Repeat each line exactly as it is written.

* * *

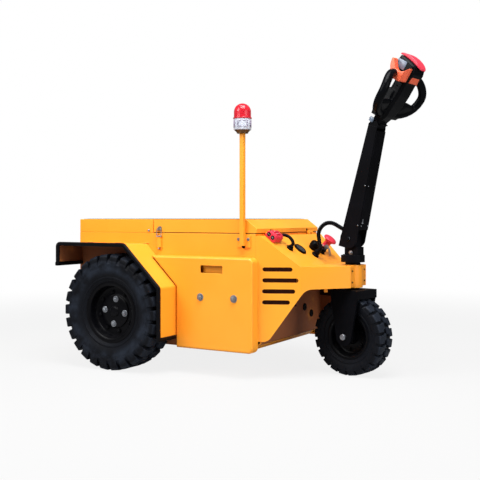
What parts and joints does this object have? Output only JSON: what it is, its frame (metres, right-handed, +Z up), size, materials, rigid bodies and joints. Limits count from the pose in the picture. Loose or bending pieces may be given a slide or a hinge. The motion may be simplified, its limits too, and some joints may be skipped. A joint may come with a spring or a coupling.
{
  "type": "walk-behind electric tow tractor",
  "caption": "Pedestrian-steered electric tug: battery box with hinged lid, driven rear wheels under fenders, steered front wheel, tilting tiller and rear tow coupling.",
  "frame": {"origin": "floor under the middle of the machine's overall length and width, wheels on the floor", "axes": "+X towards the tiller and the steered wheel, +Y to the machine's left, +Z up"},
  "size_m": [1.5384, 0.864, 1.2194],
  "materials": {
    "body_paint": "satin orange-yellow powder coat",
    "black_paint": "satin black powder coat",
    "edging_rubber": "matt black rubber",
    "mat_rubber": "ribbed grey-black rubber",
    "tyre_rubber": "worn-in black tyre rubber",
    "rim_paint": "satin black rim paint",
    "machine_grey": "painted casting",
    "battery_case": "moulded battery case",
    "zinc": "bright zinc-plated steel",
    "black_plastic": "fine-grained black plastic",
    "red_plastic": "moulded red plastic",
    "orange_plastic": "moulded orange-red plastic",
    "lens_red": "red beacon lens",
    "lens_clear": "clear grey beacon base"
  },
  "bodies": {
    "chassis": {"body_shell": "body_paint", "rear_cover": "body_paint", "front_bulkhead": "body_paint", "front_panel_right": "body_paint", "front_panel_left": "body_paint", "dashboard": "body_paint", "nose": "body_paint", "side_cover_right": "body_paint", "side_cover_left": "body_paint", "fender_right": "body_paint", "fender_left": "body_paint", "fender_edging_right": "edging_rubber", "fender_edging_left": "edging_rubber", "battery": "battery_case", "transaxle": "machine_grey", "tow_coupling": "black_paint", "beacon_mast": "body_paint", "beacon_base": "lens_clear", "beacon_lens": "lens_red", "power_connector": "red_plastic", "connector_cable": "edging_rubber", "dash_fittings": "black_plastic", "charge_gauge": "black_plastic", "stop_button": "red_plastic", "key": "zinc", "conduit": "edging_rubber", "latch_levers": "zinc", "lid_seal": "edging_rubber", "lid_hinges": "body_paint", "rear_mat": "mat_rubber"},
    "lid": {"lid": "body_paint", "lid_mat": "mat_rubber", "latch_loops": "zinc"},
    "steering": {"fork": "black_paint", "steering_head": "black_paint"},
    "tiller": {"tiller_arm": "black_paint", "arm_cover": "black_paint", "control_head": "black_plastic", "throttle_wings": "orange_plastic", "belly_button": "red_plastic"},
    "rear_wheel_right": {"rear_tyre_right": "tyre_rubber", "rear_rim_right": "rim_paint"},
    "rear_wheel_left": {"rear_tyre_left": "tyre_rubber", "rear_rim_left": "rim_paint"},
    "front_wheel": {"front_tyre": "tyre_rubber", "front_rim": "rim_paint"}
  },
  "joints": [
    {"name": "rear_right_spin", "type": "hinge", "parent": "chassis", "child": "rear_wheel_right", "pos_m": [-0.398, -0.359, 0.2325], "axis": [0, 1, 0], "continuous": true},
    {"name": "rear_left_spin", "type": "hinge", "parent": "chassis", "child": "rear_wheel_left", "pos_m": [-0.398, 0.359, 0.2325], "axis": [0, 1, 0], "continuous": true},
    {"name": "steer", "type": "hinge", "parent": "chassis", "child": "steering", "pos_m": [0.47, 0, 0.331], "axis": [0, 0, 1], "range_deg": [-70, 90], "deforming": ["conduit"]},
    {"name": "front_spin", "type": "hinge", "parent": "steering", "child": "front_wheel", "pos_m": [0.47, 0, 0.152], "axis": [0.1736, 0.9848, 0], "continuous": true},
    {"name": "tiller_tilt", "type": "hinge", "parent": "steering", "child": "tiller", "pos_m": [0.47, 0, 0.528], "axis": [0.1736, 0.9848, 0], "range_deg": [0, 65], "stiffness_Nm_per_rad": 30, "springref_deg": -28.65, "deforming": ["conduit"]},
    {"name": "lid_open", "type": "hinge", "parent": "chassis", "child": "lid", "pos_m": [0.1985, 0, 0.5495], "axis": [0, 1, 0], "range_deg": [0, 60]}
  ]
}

* * *

* OUTPUT
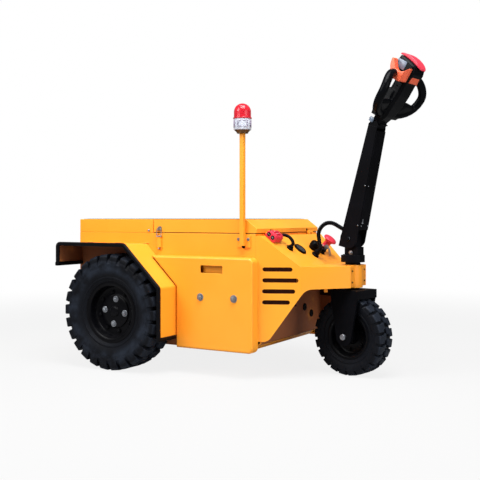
What parts and joints does this object have? Output only JSON: what it is, its frame (metres, right-handed, +Z up), size, materials, rigid bodies and joints. Limits count from the pose in the picture. Loose or bending pieces may be given a slide or a hinge. The motion may be simplified, its limits too, and some joints may be skipped. A joint may come with a spring or a coupling.
{
  "type": "walk-behind electric tow tractor",
  "caption": "Pedestrian-steered electric tug: battery box with hinged lid, driven rear wheels under fenders, steered front wheel, tilting tiller and rear tow coupling.",
  "frame": {"origin": "floor under the middle of the machine's overall length and width, wheels on the floor", "axes": "+X towards the tiller and the steered wheel, +Y to the machine's left, +Z up"},
  "size_m": [1.5384, 0.864, 1.2194],
  "materials": {
    "body_paint": "satin orange-yellow powder coat",
    "black_paint": "satin black powder coat",
    "edging_rubber": "matt black rubber",
    "mat_rubber": "ribbed grey-black rubber",
    "tyre_rubber": "worn-in black tyre rubber",
    "rim_paint": "satin black rim paint",
    "machine_grey": "painted casting",
    "battery_case": "moulded battery case",
    "zinc": "bright zinc-plated steel",
    "black_plastic": "fine-grained black plastic",
    "red_plastic": "moulded red plastic",
    "orange_plastic": "moulded orange-red plastic",
    "lens_red": "red beacon lens",
    "lens_clear": "clear grey beacon base"
  },
  "bodies": {
    "chassis": {"body_shell": "body_paint", "rear_cover": "body_paint", "front_bulkhead": "body_paint", "front_panel_right": "body_paint", "front_panel_left": "body_paint", "dashboard": "body_paint", "nose": "body_paint", "side_cover_right": "body_paint", "side_cover_left": "body_paint", "fender_right": "body_paint", "fender_left": "body_paint", "fender_edging_right": "edging_rubber", "fender_edging_left": "edging_rubber", "battery": "battery_case", "transaxle": "machine_grey", "tow_coupling": "black_paint", "beacon_mast": "body_paint", "beacon_base": "lens_clear", "beacon_lens": "lens_red", "power_connector": "red_plastic", "connector_cable": "edging_rubber", "dash_fittings": "black_plastic", "charge_gauge": "black_plastic", "stop_button": "red_plastic", "key": "zinc", "conduit": "edging_rubber", "latch_levers": "zinc", "lid_seal": "edging_rubber", "lid_hinges": "body_paint", "rear_mat": "mat_rubber"},
    "lid": {"lid": "body_paint", "lid_mat": "mat_rubber", "latch_loops": "zinc"},
    "steering": {"fork": "black_paint", "steering_head": "black_paint"},
    "tiller": {"tiller_arm": "black_paint", "arm_cover": "black_paint", "control_head": "black_plastic", "throttle_wings": "orange_plastic", "belly_button": "red_plastic"},
    "rear_wheel_right": {"rear_tyre_right": "tyre_rubber", "rear_rim_right": "rim_paint"},
    "rear_wheel_left": {"rear_tyre_left": "tyre_rubber", "rear_rim_left": "rim_paint"},
    "front_wheel": {"front_tyre": "tyre_rubber", "front_rim": "rim_paint"}
  },
  "joints": [
    {"name": "rear_right_spin", "type": "hinge", "parent": "chassis", "child": "rear_wheel_right", "pos_m": [-0.398, -0.359, 0.2325], "axis": [0, 1, 0], "continuous": true},
    {"name": "rear_left_spin", "type": "hinge", "parent": "chassis", "child": "rear_wheel_left", "pos_m": [-0.398, 0.359, 0.2325], "axis": [0, 1, 0], "continuous": true},
    {"name": "steer", "type": "hinge", "parent": "chassis", "child": "steering", "pos_m": [0.47, 0, 0.331], "axis": [0, 0, 1], "range_deg": [-70, 90], "deforming": ["conduit"]},
    {"name": "front_spin", "type": "hinge", "parent": "steering", "child": "front_wheel", "pos_m": [0.47, 0, 0.152], "axis": [0.1736, 0.9848, 0], "continuous": true},
    {"name": "tiller_tilt", "type": "hinge", "parent": "steering", "child": "tiller", "pos_m": [0.47, 0, 0.528], "axis": [0.1736, 0.9848, 0], "range_deg": [0, 65], "stiffness_Nm_per_rad": 30, "springref_deg": -28.65, "deforming": ["conduit"]},
    {"name": "lid_open", "type": "hinge", "parent": "chassis", "child": "lid", "pos_m": [0.1985, 0, 0.5495], "axis": [0, 1, 0], "range_deg": [0, 60]}
  ]
}